Per prima cosa, sono convinta che l’accusa non sia vera. Anche persone non migranti hanno tante ragioni per sposarsi diverse dall’amore. Di questo non è responsabile un sindaco: la legge è fatta così. È un diritto e basta. Secondo, è vero: noi sindaci siamo la parte dell’amministrazione più vicina ai cittadini, alla convivenza, ai problemi reali, alle sfide, e quindi anche all’arrivo delle persone nelle nostre città. Ma siamo anche quelli che hanno meno competenze: non possiamo cambiare le leggi, abbiamo il budget più ridotto fra tutte le amministrazioni pubbliche, e quindi abbiamo dei limiti. Però non ci arrendiamo, perché sappiamo che il modello di città è la convivenza. L’uguaglianza non è solo importante per una questione morale o di convinzione democratica formale – lo è, è una questione di uguaglianza e di diritti – ma conviene anche a noi, come amministrazione e come società, che tutti i cittadini siano uguali. Perché lo sono nei diritti e anche nei doveri: se vogliamo che i cittadini abbiano rispetto per l’autorità, per le istituzioni, per le leggi della città che li accoglie, se vogliano che paghino le tasse, che rispettino lo spazio pubblico, che siano puliti, tutti si devono sentire cittadini, altrimenti non puoi chiedergli tutto questo. Quindi non è solo una questione di diritti, ma anche di riuscire ad avere cittadini impegnati, coinvolti responsabili e che sentano di avere doveri rispetto alla comunità.

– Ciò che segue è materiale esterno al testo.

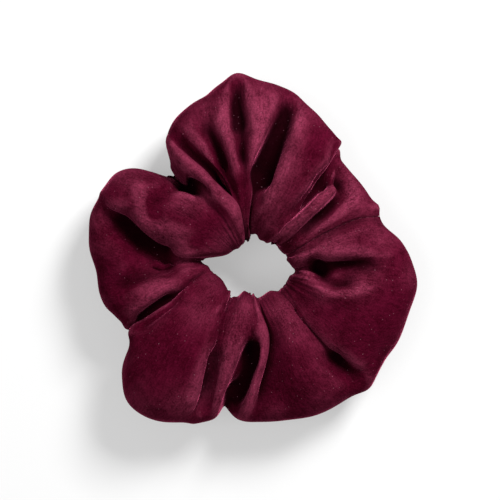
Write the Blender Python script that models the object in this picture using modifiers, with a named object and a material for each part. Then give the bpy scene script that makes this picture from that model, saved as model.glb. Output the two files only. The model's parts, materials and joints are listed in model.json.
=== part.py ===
"""Velvet scrunchie lying flat on a table: a gathered velvet tube round a loop of elastic.

The velvet is one strip, sewn along its length into a tube (the long seam) and joined end to end
(the closing seam). The elastic runs loose inside the tube, along its inner side, so it can travel
all the way round. Each seam is a lockstitch, which has a needle thread and a bobbin thread.

Metres, +Z up. The object rests on Z = 0, and the origin is the middle of its footprint.
Sections of the tube are described by a turn: 0 at the hole, a quarter on top, a half at the outer
rim and three quarters underneath.
"""

import math
from collections import namedtuple

import bmesh
import bpy
from mathutils import Vector

MM = 0.001

# Elastic loop, relaxed
ELASTIC_RADIUS = 21.5 * MM  # middle of the band, measured from the ring axis
ELASTIC_WIDTH = 6.0 * MM  # the band stands on edge, so this is its height
ELASTIC_THICKNESS = 1.2 * MM
ELASTIC_LAP = 12.0 * MM  # length of band over which its two ends lie on each other
LAP_RAMP = 9.0 * MM  # length over which the outer end steps out on to the inner one
ELASTIC_STEP = 1.8 * MM  # length of one straight facet of the band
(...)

Si è mai trovata a dover applicare una legge con cui non era d’accordo?
Non mi è mai capito di essere io in prima persona a dover applicare una legge che considero ingiusta. Però capita praticamente ogni giorno che delle leggi ingiuste vengano applicate nella nostra città. Sono leggi statali: la legge sull’immigrazione, o la legge che permette gli sgomberi di case senza distinguere le vulnerabilità. Noi facciamo tutto il possibile, ma non possiamo disobbedire. Anche se io volessi disubbidire, potrei farlo soltanto col mio corpo se vado davanti alla casa o aiuto una persona migrante concreta, ma non è nella capacità del comune disobbedire. Noi cerchiamo strategie. Per esempio, abbiamo cercato di allentare i requisiti per diventare residenti in città: prima era necessario un indirizzo fisso con delle prove, ora puoi farlo senza indirizzo fisso. E questo dà dei diritti, perché puoi andare ai servizi sociali, puoi usare la sanità, e tanti servizi della città perché sei riconosciuto come cittadino. Su quello che dipende da noi, riconosciamo tutti come cittadini, senza distinzioni. Però lo possiamo fare solo con quanto dipende da noi.

Qual è il suo messaggio per la manifestazione in appoggio a Lucano?
Il mio messaggio è per l’Italia che conosco. È da tanti anni che frequento l’Italia e sono innamorata del vostro paese. L’Italia che io conosco somiglia molto di più a Mimmo Lucano che a Salvini. Vi chiedo di credere in voi stessi, di pensare che siete un paese meraviglioso, un paese repubblicano, antifascista, che crede alla democrazia, alle persone, un paese colto, che ama la vita. Vi chiedo quindi di difendere la vita, la speranza in un futuro migliore che possiamo costruire soltanto insieme. Con la paura non si costruisce niente.